Special Report

Worst Cities to Raise Children

Detailed findings & methodology:

Each of the components measured in our index — education, health, and safety — are important to the physical and cognitive development of children. A child’s development has been shown to greatly benefit by starting education with a preschool program. Children who complete their education and graduate from high school have greater economic mobility than those who do not. In addition to cognitive development, people also tend to develop healthy habits if they exercise in their youth. It is also important for a child to have a sense of security and well being — something that can be disrupted when a child is raised in a high-crime area.

When examining the harmful effects that suboptimal living areas can have on children, it can be difficult to isolate a single factor that makes an area a challenging place to raise children.

Ron Haskins, Co-Director of the Center on Children and Families within The Brookings Institution, said there is a “constellation of factors” that can make a neighborhood an undesirable place to raise children — including a high prevalence of poverty and crime and a lack of childcare.

Haskins said that, though these issues are less common than in decades past, they are “still perennial problems for low income parents, especially minority low income parents.”

The measures used to determine the worst places to raise children — crime, preschool enrollment, high school graduation, and exercise accessibility — are often inextricably linked, because the conditions that lead to them, including poverty and low adult educational attainment, are shared between all of these issues.

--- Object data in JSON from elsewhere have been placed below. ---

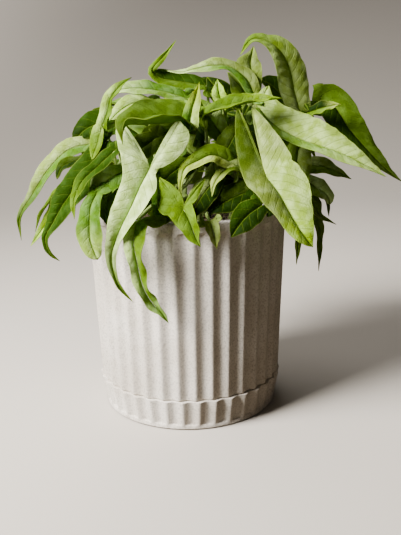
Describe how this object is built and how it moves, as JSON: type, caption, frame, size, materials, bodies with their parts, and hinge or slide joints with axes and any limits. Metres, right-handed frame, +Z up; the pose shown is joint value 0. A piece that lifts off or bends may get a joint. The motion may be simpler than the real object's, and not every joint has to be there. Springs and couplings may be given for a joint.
{
  "type": "potted arrowhead plant",
  "caption": "Leafy arrowhead plant with folded and hooked arrow-shaped leaves, growing in a fluted stoneware pot that stands in a matching fluted saucer.",
  "frame": {"origin": "the middle of the flat underside of the saucer", "axes": "+Z up, -Y towards the front, where the large pale leaf hangs over the rim, +X to the right seen from the front"},
  "size_m": [0.2642, 0.1991, 0.2608],
  "materials": {
    "stoneware": "unglazed sandy stoneware with fine dark specks, matte",
    "potting_soil": "dark crumbly potting mix",
    "leaf": "living leaf, satin, paler along the veins"
  },
  "bodies": {
    "root": {"saucer": "stoneware", "pot": "stoneware", "soil": "potting_soil", "stem_front_left": "leaf", "stem_left": "leaf", "stem_mid_left": "leaf", "stem_front": "leaf", "stem_front_right": "leaf", "stem_mid": "leaf", "stem_right": "leaf", "stem_back_right": "leaf", "stem_back": "leaf", "stem_back_left": "leaf"}
  },
  "joints": []
}
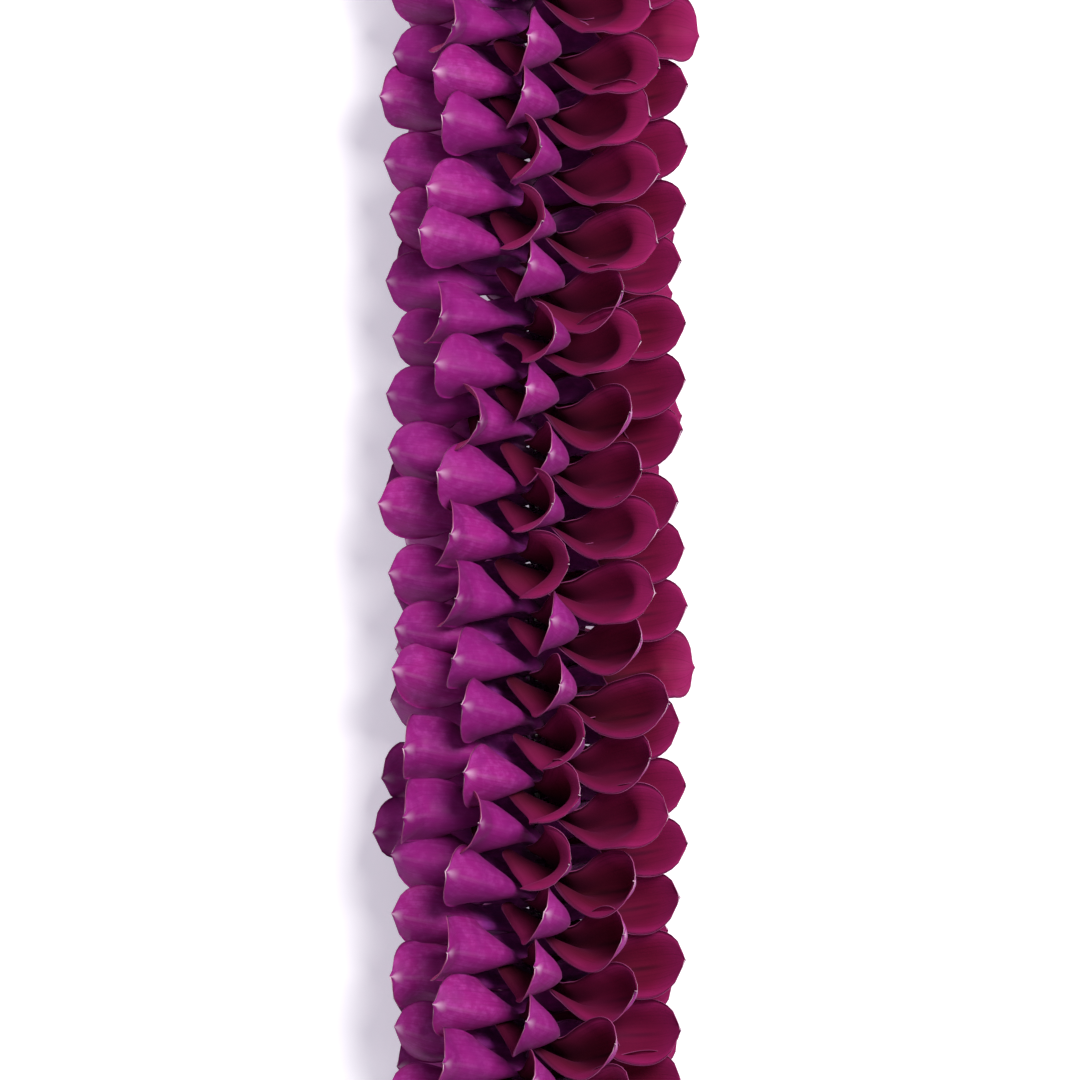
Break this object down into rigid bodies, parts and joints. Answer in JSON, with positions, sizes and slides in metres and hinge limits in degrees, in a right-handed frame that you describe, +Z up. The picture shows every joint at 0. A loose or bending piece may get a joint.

Of the 25 places on this list, 22 have an above average crime rate, 23 have a below average preschool enrollment rate, 24 are less likely to have a place to exercise than the average metro area, and 23 have a high school graduation rate below 84.1%, which is the average rate among metro areas.

To determine the worst cities to raise children, 24/7 Wall St. ranked metropolitan statistical areas based on an index consisting of high school graduation rate, preschool enrollment rate among 3- and 4-year-olds, violent crime rate, and the percentage of a population with access to places for physical activity. The share of 3- and 4-year olds enrolled in preschool came from the 2016 American Community Survey from the U.S. Census Bureau. Violent crime rates came from the FBI’s 2016 Uniform Crime Report. Graduation rates and the share of the population with access to places for physical activity came from the 2018 County Health Rankings & Roadmaps, a Robert Wood Johnson Foundation and University of Wisconsin Population Health Institute joint program.